Locate the line bearing "top_tube();" in the material below, then reproduce it and each following line up to and including the line bearing "cad_parts[node].hide_render = cad_parts[node].hide_viewport".

★ ★ ★ ★ ★

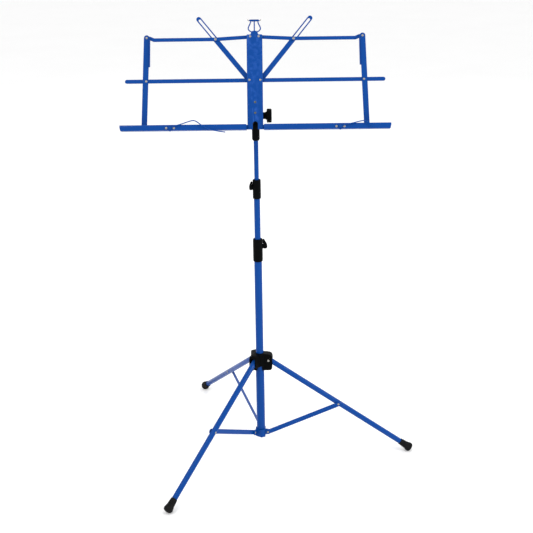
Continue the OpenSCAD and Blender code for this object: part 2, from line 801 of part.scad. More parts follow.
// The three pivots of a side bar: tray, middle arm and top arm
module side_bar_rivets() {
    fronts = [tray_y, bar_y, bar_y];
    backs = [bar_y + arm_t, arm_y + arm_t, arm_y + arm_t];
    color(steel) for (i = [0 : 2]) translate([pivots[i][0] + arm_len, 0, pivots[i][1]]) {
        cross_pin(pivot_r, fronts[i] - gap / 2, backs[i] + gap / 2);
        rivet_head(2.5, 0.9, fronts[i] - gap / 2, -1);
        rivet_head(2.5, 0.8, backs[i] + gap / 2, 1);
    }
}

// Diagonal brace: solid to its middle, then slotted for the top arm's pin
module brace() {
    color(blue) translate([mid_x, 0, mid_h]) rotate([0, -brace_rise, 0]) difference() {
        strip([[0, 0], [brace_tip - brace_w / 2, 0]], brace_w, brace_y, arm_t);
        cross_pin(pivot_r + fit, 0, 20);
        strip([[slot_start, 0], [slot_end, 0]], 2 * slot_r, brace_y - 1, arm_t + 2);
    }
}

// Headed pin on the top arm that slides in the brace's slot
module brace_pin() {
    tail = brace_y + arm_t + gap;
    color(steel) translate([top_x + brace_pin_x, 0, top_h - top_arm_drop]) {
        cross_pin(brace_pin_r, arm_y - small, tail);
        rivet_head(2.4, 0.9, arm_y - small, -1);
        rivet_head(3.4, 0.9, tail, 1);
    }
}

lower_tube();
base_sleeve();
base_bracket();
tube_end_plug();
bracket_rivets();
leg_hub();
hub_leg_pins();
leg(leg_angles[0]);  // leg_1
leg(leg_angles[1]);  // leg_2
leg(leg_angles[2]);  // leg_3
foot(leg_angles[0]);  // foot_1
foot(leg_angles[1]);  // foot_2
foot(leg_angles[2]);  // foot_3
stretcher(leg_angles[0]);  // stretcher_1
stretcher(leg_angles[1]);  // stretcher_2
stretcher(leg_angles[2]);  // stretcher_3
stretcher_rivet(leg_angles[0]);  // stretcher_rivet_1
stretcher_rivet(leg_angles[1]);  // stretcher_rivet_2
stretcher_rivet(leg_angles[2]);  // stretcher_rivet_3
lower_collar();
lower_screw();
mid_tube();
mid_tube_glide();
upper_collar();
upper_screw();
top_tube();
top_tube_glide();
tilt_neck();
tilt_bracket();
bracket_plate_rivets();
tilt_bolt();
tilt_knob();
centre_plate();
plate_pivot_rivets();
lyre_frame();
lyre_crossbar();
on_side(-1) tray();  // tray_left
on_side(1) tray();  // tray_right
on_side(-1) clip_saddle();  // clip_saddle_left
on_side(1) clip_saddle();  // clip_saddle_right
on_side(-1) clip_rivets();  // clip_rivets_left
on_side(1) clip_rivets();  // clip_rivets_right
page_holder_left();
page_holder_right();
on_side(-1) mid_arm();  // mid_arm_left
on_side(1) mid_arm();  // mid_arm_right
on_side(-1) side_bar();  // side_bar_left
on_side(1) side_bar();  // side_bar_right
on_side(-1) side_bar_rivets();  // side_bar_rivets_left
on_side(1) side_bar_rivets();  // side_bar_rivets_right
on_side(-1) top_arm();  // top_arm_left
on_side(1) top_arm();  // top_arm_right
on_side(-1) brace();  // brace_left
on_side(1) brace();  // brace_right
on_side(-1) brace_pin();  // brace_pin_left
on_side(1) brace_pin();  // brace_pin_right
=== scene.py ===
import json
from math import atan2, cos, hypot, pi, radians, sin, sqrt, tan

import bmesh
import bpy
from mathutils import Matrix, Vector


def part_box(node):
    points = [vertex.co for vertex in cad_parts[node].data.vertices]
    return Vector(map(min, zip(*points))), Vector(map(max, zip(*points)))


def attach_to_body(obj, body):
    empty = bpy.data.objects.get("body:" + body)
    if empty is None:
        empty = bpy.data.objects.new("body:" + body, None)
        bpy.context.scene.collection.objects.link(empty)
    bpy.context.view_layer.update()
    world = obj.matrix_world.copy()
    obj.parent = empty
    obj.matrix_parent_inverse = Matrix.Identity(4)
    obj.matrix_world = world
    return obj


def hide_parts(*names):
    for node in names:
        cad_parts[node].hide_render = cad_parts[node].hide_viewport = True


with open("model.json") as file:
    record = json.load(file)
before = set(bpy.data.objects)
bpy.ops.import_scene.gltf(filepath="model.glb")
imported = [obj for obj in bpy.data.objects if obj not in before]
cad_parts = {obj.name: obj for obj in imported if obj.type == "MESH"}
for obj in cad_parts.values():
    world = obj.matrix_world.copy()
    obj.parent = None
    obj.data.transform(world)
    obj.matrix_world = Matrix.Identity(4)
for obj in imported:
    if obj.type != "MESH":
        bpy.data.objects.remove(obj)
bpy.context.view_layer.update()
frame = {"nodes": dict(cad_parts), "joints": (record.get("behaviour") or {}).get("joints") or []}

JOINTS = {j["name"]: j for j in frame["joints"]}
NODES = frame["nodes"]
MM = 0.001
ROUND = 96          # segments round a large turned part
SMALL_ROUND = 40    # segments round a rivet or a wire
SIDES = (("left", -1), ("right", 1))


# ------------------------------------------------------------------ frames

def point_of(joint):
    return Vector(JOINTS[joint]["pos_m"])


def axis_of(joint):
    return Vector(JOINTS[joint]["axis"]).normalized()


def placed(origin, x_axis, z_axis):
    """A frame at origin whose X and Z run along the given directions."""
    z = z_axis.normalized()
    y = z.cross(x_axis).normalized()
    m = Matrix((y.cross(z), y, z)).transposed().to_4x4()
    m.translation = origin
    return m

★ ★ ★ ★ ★

• _FULL SOLUTION_
top_tube();
top_tube_glide();
tilt_neck();
tilt_bracket();
bracket_plate_rivets();
tilt_bolt();
tilt_knob();
centre_plate();
plate_pivot_rivets();
lyre_frame();
lyre_crossbar();
on_side(-1) tray();  // tray_left
on_side(1) tray();  // tray_right
on_side(-1) clip_saddle();  // clip_saddle_left
on_side(1) clip_saddle();  // clip_saddle_right
on_side(-1) clip_rivets();  // clip_rivets_left
on_side(1) clip_rivets();  // clip_rivets_right
page_holder_left();
page_holder_right();
on_side(-1) mid_arm();  // mid_arm_left
on_side(1) mid_arm();  // mid_arm_right
on_side(-1) side_bar();  // side_bar_left
on_side(1) side_bar();  // side_bar_right
on_side(-1) side_bar_rivets();  // side_bar_rivets_left
on_side(1) side_bar_rivets();  // side_bar_rivets_right
on_side(-1) top_arm();  // top_arm_left
on_side(1) top_arm();  // top_arm_right
on_side(-1) brace();  // brace_left
on_side(1) brace();  // brace_right
on_side(-1) brace_pin();  // brace_pin_left
on_side(1) brace_pin();  // brace_pin_right
=== scene.py ===
import json
from math import atan2, cos, hypot, pi, radians, sin, sqrt, tan

import bmesh
import bpy
from mathutils import Matrix, Vector


def part_box(node):
    points = [vertex.co for vertex in cad_parts[node].data.vertices]
    return Vector(map(min, zip(*points))), Vector(map(max, zip(*points)))


def attach_to_body(obj, body):
    empty = bpy.data.objects.get("body:" + body)
    if empty is None:
        empty = bpy.data.objects.new("body:" + body, None)
        bpy.context.scene.collection.objects.link(empty)
    bpy.context.view_layer.update()
    world = obj.matrix_world.copy()
    obj.parent = empty
    obj.matrix_parent_inverse = Matrix.Identity(4)
    obj.matrix_world = world
    return obj


def hide_parts(*names):
    for node in names:
        cad_parts[node].hide_render = cad_parts[node].hide_viewport = True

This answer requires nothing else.